A note of duress could be heard in his voice, as he informed Narco News that the Justice Department-controlled Board of Immigration Appeals (BIA) was expected to make a decision in his case soon. Ramirez Peyro also said U.S. government attorneys are arguing that his case should, once again, be returned to an immigration judge for yet another fact-finding assessment of the potential danger he faces, or lack of it, if deported to Mexico.
And although Ramirez Peyro, a former government informant, has over the past five years twice secured favorable rulings from an immigration judge, he fears the U.S. government, specifically Immigration and Customs Enforcement (ICE), has a slight-of-hand in store for him this time around that is designed to assure his third spin of the wheel of justice will not be so successful.
The Stakes
Ramirez Peyro has been locked away in a jail cell since shortly after ICE initiated the deportation proceedings against him in 2005. He faces no charges other than the accusation that he is in the country illegally. But for some five years prior to 2005, Ramirez Peyro worked as an ICE informant, traveling freely under ICE authority in the U.S.
However, in 2003 and early 2004, he got caught up in the darkest side of the drug war as part of an ICE assignment to infiltrate a cell of the Vicente Carrillo Fuentes (VCF) narco-trafficking organization in Juaerz, Mexico. As part of that effort, Ramirez Peyro wound up overseeing multiple murders at a house in Juarez — a house where authorities later dug up the decomposed bodies of 12 homicide victims.

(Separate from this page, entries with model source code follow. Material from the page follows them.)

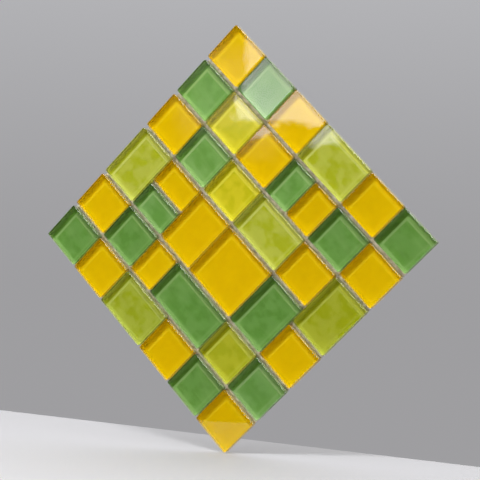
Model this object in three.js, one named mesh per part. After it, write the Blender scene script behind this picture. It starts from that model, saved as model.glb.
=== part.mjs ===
// A square sheet of glass mosaic standing on one corner: 38 thick clear glass tiles, coloured on the
// back, glued in a fixed pattern of four sizes on a glass-fibre mesh.
// Millimetres, +Z up. The tiles face -Y and the mesh lies against the wall, which is the plane y = 0.
// The origin is the middle of the sheet's back.
import * as THREE from 'three';

// Driving dimensions of the sheet. It lies in strips: a width runs along a strip, a height across it.
const STRIP_JOINT = 4;      // open joint between two strips, and between two tiles of one column
const SIDE_JOINT = 1.5;     // open joint between two neighbours in a strip
const GLASS = 8;            // thickness of a tile
const ARRIS = 0.8;          // size of the rounded edge of a tile, front and back
const CORNER = 1.5;         // radius of a tile's corner, seen from the front
const MESH = 0.7;           // thickness of the mesh with its glue
const MESH_INSET = 1;       // the mesh stops this far inside the tiles' outer edges
const GLUE_GAP = 0.3;       // clearance between the mesh and the back of a tile

// The sizes of the tiles. Two small ones with their joint are as large as a big one, and a long one
// as wide as a unit one and a small one with theirs.
const WIDTHS = { unit: 46, big: 65 };
WIDTHS.small = (WIDTHS.big - SIDE_JOINT) / 2;
WIDTHS.long = WIDTHS.unit + SIDE_JOINT + WIDTHS.small;
const HEIGHTS = { unit: 43.5, big: 62.5 };
HEIGHTS.small = (HEIGHTS.big - STRIP_JOINT) / 2;

// Five unit tiles and one big one fill the sheet, both along a strip and across the strips.
const SHEET_WIDTH = 5 * (WIDTHS.unit + SIDE_JOINT) + WIDTHS.big;
const SHEET_HEIGHT = 5 * (HEIGHTS.unit + STRIP_JOINT) + HEIGHTS.big;

// Facets: an arc of a Shape gets two facets for each step, an arris one.
const CORNER_STEPS = 1;
const ARRIS_STEPS = 2;

// Clear glass over a coloured back, so each finish is glossy and carries the colour of its paint.
const FINISHES = {
  yellow: { color: 0xd6b000, roughness: 0.06 },
  green: { color: 0x5f9244, roughness: 0.06 },
  lime: { color: 0xa5b237, roughness: 0.08 },
  yellow_lime: { color: 0xc8c323, roughness: 0.08 },
};
const MESH_FINISH = { color: 0xd8d2c0, roughness: 0.8 };

// The strips follow each other from the upper right edge to the lower left one, and a strip runs down
// to the right. A strip lists its columns. A column has its width, then the tiles laid in it one
// below the other, each with its colour and its height.
const STRIPS = [
  { height: 'unit', columns: [
    ['unit', ['yellow', 'unit']],
    ['unit', ['green', 'unit']],
    ['unit', ['yellow', 'unit']],
    ['big', ['lime', 'unit']],
    ['unit', ['yellow', 'unit']],
    ['unit', ['green', 'unit']],
  ] },
  { height: 'unit', columns: [
    ['unit', ['green', 'unit']],
    ['unit', ['yellow_lime', 'unit']],
    ['unit', ['yellow', 'unit']],
    ['small', ['green', 'unit']],
    ['small', ['yellow', 'unit']],
    ['unit', ['green', 'unit']],
    ['unit', ['yellow', 'unit']],
  ] },
  { height: 'unit', columns: [
    ['unit', ['yellow', 'unit']],
    ['unit', ['green', 'unit']],
    ['unit', ['yellow_lime', 'unit']],
    ['big', ['lime', 'unit']],
    ['unit', ['yellow', 'unit']],
    ['unit', ['lime', 'big'], ['yellow', 'unit']],   // this column fills the next strip as well
  ] },
  { height: 'big', columns: [
    ['unit', ['lime', 'big']],
    ['unit', ['yellow', 'small'], ['green', 'small']],
    ['unit', ['yellow', 'big']],
    ['big', ['yellow', 'big']],
    ['unit', ['green', 'big']],
  ] },
  { height: 'unit', columns: [
    ['unit', ['yellow', 'unit']],
    ['unit', ['green', 'unit']],
    ['small', ['yellow', 'unit']],
    ['long', ['green', 'unit']],
    ['unit', ['yellow_lime', 'unit']],
    ['unit', ['green', 'unit']],
  ] },
  { height: 'unit', columns: [
    ['unit', ['green', 'unit']],
    ['unit', ['yellow', 'unit']],
    ['big', ['lime', 'unit']],
    ['unit', ['yellow', 'unit']],
    ['unit', ['green', 'unit']],
    ['unit', ['yellow', 'unit']],
  ] },
];

// A rectangle with round corners, centred on its origin.
function roundedRectangle(width, height, radius) {
  const right = width / 2;
  const top = height / 2;
  const shape = new THREE.Shape();
  shape.absarc(right - radius, top - radius, radius, 0, Math.PI / 2);
  shape.absarc(-right + radius, top - radius, radius, Math.PI / 2, Math.PI);
  shape.absarc(-right + radius, -top + radius, radius, Math.PI, 1.5 * Math.PI);
  shape.absarc(right - radius, -top + radius, radius, 1.5 * Math.PI, 2 * Math.PI);
  return shape;
}

// One block of glass with rounded arrises. Its back lies at z = 0 and its front at z = GLASS.
function glassBlock(width, height) {
  const outline = roundedRectangle(width - 2 * ARRIS, height - 2 * ARRIS, CORNER - ARRIS);
  const block = new THREE.ExtrudeGeometry(outline, {
    depth: GLASS - 2 * ARRIS,
    curveSegments: CORNER_STEPS,
    bevelThickness: ARRIS,
    bevelSize: ARRIS,
    bevelSegments: ARRIS_STEPS,
  });
  return block.translate(0, 0, ARRIS);
}

function finish({ color, roughness }) {
  return new THREE.MeshStandardMaterial({ color, roughness, metalness: 0 });
}

// The sheet is built flat, with x along a strip and y up towards the first strip, and +z to the
// front. It is then stood up to face -Y and turned by an eighth of a turn onto its corner.
const sheet = new THREE.Group();
sheet.rotation.set(Math.PI / 2, Math.PI / 4, 0, 'YXZ');

const backing = new THREE.Mesh(
  new THREE.BoxGeometry(SHEET_WIDTH - 2 * MESH_INSET, SHEET_HEIGHT - 2 * MESH_INSET, MESH),
  finish(MESH_FINISH),
);
backing.name = 'mesh_backing';
backing.position.z = MESH / 2;
sheet.add(backing);

// Lay the tiles, and number each colour in the order of laying.
const laid = { yellow: 0, green: 0, lime: 0, yellow_lime: 0 };
let stripTop = SHEET_HEIGHT / 2;
for (const strip of STRIPS) {
  let left = -SHEET_WIDTH / 2;
  for (const [wide, ...tiles] of strip.columns) {
    const width = WIDTHS[wide];
    let top = stripTop;
    for (const [colour, high] of tiles) {
      const height = HEIGHTS[high];
      laid[colour] += 1;
      const tile = new THREE.Mesh(glassBlock(width, height), finish(FINISHES[colour]));
      tile.name = `${colour}_tile_${String(laid[colour]).padStart(2, '0')}`;
      tile.position.set(left + width / 2, top - height / 2, MESH + GLUE_GAP);
      sheet.add(tile);
      top -= height + STRIP_JOINT;
    }
    left += width + SIDE_JOINT;
  }
  stripTop -= HEIGHTS[strip.height] + STRIP_JOINT;
}

const panel = new THREE.Group();
panel.add(sheet);

export default panel;
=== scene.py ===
"""A square sheet of glass mosaic standing on one corner: 38 thick clear tiles, coloured on the back and
glued on a net.

Metres, +Z up. The tiles face -Y, and the panel is fixed by its back, on the plane y = 0.
"""
import math
import random

import bpy
from mathutils import Matrix, Vector, noise


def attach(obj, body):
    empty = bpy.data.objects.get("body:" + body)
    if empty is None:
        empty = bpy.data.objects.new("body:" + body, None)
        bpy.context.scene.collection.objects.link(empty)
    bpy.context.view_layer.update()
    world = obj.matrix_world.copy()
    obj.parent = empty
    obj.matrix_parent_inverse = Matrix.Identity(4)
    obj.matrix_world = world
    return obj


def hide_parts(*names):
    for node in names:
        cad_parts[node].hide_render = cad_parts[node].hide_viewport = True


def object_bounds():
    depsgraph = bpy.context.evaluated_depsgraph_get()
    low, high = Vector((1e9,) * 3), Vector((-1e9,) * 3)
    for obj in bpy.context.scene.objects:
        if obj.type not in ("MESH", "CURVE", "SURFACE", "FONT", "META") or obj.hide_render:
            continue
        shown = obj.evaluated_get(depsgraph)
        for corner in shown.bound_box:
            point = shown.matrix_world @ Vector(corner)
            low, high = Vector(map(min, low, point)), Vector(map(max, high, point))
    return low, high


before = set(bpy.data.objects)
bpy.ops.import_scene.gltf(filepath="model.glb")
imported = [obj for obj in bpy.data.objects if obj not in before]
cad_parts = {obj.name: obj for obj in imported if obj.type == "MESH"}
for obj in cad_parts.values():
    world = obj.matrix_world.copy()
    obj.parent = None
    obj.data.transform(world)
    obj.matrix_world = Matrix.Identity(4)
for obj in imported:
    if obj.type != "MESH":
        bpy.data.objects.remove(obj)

cad_box = [list(corner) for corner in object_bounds()]
MM = 0.001

# The view. The camera stands to the right of the panel and a little below its middle, and leans by
# a degree or two, as in the photograph.
view_aim = Vector((11.48, -9.0, -2.18)) * MM
view_distance = 1384.2 * MM
view_azimuth = math.radians(25.01)
view_rise = math.radians(1.69)
view_lean = math.radians(1.84)
view_lens = 105.09

looking = Vector((
    -math.sin(view_azimuth) * math.cos(view_rise),
    math.cos(view_azimuth) * math.cos(view_rise),
    math.sin(view_rise),
))
camera = bpy.data.objects.new("view", bpy.data.cameras.new("view"))
camera.data.lens = view_lens
camera.matrix_world = (
    Matrix.Translation(view_aim - looking * view_distance)
    @ looking.to_track_quat("-Z", "Y").to_matrix().to_4x4()
    @ Matrix.Rotation(view_lean, 4, "Z")
)
bpy.context.scene.collection.objects.link(camera)
bpy.context.scene.camera = camera
bpy.context.scene.view_settings.view_transform = "Standard"
# Glass throws back a part of the samples, which makes the normals grainy as a guide to the denoiser.
bpy.context.scene.cycles.denoising_input_passes = "RGB_ALBEDO"

# The studio: a pale table top whose far edge lies just behind the panel, a lamp overhead and one to
# the side, a soft box that shows in the arrises alone, a window far off to the left that glares in the
# top tiles, and a dim room, grey behind the panel.


class Socket:
    """An output of a node. It can stand in a sum, which adds its Math nodes."""

    def __init__(self, nodes, output):
        self.nodes, self.output = nodes, output

    def math(self, operation, first, second):
        return self.nodes.add("ShaderNodeMath", {"operation": operation}, {0: first, 1: second})["Value"]

    def __add__(self, other):
        return self.math("ADD", self, other)

    def __radd__(self, other):
        return self.math("ADD", other, self)

    def __sub__(self, other):
        return self.math("SUBTRACT", self, other)

    def __rsub__(self, other):
        return self.math("SUBTRACT", other, self)

    def __mul__(self, other):
        return self.math("MULTIPLY", self, other)

    def __rmul__(self, other):
        return self.math("MULTIPLY", other, self)

    def __truediv__(self, other):
        return self.math("DIVIDE", self, other)

    def __rtruediv__(self, other):
        return self.math("DIVIDE", other, self)


class Nodes:
    """A tree of nodes, as they are put together."""

    def __init__(self, tree):
        self.tree = tree
        self.tree.nodes.clear()

    @staticmethod
    def by_name(sockets):
        """The sockets by name, which finds the first of that name, and by identifier."""
        named = {socket.name: socket for socket in reversed(sockets)}
        named.update({socket.identifier: socket for socket in sockets})
        return named

    def add(self, kind, settings, inputs):
        """Add a node with its settings, then the values or links of its sockets. A list of links goes to
        a socket that takes several. Returns the node's outputs."""
        made = self.tree.nodes.new(kind)
        for name, value in settings.items():
            setattr(made, name, value)
        named = self.by_name(made.inputs)
        for name, value in inputs.items():
            socket = made.inputs[name] if isinstance(name, int) else named[name]
            for part in value if isinstance(value, list) else [value]:
                if isinstance(part, Socket):
                    self.tree.links.new(part.output, socket)
                else:
                    socket.default_value = part
        return {name: Socket(self, output) for name, output in self.by_name(made.outputs).items()}


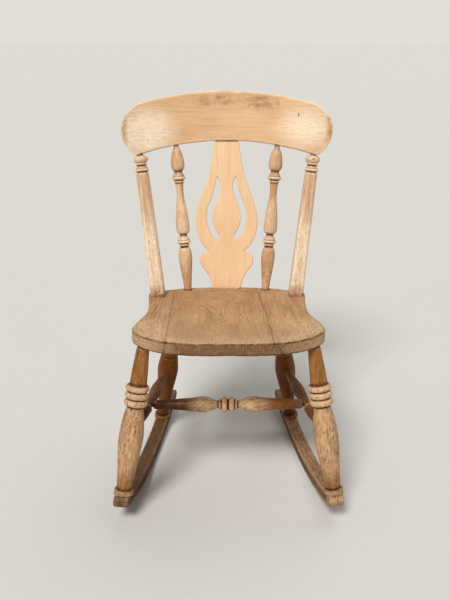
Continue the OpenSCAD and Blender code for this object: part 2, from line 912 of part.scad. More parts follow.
module cross_stretcher() {
    color(tan_beech) {
        translate([0, cross_end.y, cross_end.z])
            rotate([0, 90, 0])
                for (end = [0, 1]) mirror([0, 0, end]) turned(cross_turned_half);
        cross_tenons();
    }
}

// ---- Rockers ----

toe_s = along(-front_foot_y) - toe_reach;
tail_s = along(rear_foot_y) + tail_reach;
rocker_middle_radius = rocker_radius - rocker_thickness / 2;
toe_angle = asin((toe_s + rocker_thickness / 2) / rocker_middle_radius);
tail_angle = asin((tail_s - rocker_thickness / 2) / rocker_middle_radius);

// Side view of a rocker: x along it, y up, with bull-nosed ends and a worn flat underneath
module rocker_outline() {
    intersection() {
        translate([0, rocker_center_z]) {
            intersection() {
                difference() {
                    circle(r = rocker_radius, $fn = arc_fn);
                    circle(r = rocker_top_radius, $fn = arc_fn);
                }
                polygon([
                    [0, 0],
                    2 * rocker_radius * [sin(toe_angle), -cos(toe_angle)],
                    2 * rocker_radius * [sin(tail_angle), -cos(tail_angle)]
                ]);
            }
            for (a = [toe_angle, tail_angle])
                translate(rocker_middle_radius * [sin(a), -cos(a)])
                    circle(d = rocker_thickness, $fn = round_fn);
        }
        translate([-big / 2, 0]) square(big);
    }
}

module rocker(left) {
    color(grey_brown)
        on_side(left)
            difference() {
                rocker_frame()
                    rotate([90, 0, 0])
                        linear_extrude(height = rocker_width, center = true)
                            rocker_outline();
                foot_tenons(tenon_fit);
            }
}

module rocker_left() { rocker(true); }
module rocker_right() { rocker(false); }

seat_center_board();
seat_left_board();
seat_right_board();
crest_rail();
splat();
back_post_left();
back_post_right();
spindle_left();
spindle_right();
front_leg_left();
front_leg_right();
rear_leg_left();
rear_leg_right();
side_stretcher_left();
side_stretcher_right();
cross_stretcher();
rocker_left();
rocker_right();
post_foot_nails();
post_head_nail();
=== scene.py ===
"""A lyre-back kitchen rocking chair, stripped bare: a pale beech back, an elm seat, stained legs and grimy
rockers."""

import math

import bmesh
import bpy
import numpy as np
from mathutils import Euler, Matrix, Vector


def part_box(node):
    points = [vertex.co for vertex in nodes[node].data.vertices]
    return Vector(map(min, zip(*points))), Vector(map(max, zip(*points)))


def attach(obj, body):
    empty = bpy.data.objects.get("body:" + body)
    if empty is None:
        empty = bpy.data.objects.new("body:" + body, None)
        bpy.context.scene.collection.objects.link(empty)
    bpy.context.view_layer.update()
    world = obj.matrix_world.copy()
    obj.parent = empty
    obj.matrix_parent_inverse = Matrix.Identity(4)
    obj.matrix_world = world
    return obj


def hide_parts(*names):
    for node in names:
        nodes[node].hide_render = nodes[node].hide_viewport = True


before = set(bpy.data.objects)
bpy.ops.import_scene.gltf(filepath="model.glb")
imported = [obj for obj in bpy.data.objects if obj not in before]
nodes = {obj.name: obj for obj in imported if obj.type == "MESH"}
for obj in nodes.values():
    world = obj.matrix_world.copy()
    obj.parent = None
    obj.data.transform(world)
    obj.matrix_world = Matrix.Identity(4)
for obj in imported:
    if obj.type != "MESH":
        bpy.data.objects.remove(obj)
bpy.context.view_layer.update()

MM = 0.001

# Slopes and curves of the construction
SEAT_SLOPE = math.radians(3)
BACK_RAKE = math.radians(11.5)
CREST_BOW = 480 * MM
SEAT_HEIGHT, SEAT_REACH, SEAT_DEPTH = 405 * MM, 245.5 * MM, 405 * MM
LEFT_JOINT_X, LEFT_JOINT_LEAN = -126 * MM, math.radians(-12)
RIGHT_JOINT_X, RIGHT_JOINT_LEAN, RIGHT_JOINT_TURN = 80 * MM, math.radians(38), math.radians(2.5)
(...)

Ramirez Peyro (along Mexican police) participated directly in at least three of those murders while working for ICE — and with ICE officials being made aware of their informant’s participation, according to public records as well as Ramirez Peyro’s own statements. However, high-level officials at ICE and the Justice Department approved the continued use of the informant Ramirez Peyro.
As a result, Ramirez Peyro has become a bit of a thorn in the side of the brass at ICE, as well as the Department of Justice — since the House of Death murders took place under the watch of former U.S. Attorney Johnny Sutton in Texas and his minion assistant U.S. attorneys, some of whom still work for DOJ.
The murders played out during the course of an ICE-led investigation into a VCF cell that was headed by now-jailed Heriberto Santillan Tabares — who cut a plea deal with Sutton’s office that resulted in murder charges against him disappearing.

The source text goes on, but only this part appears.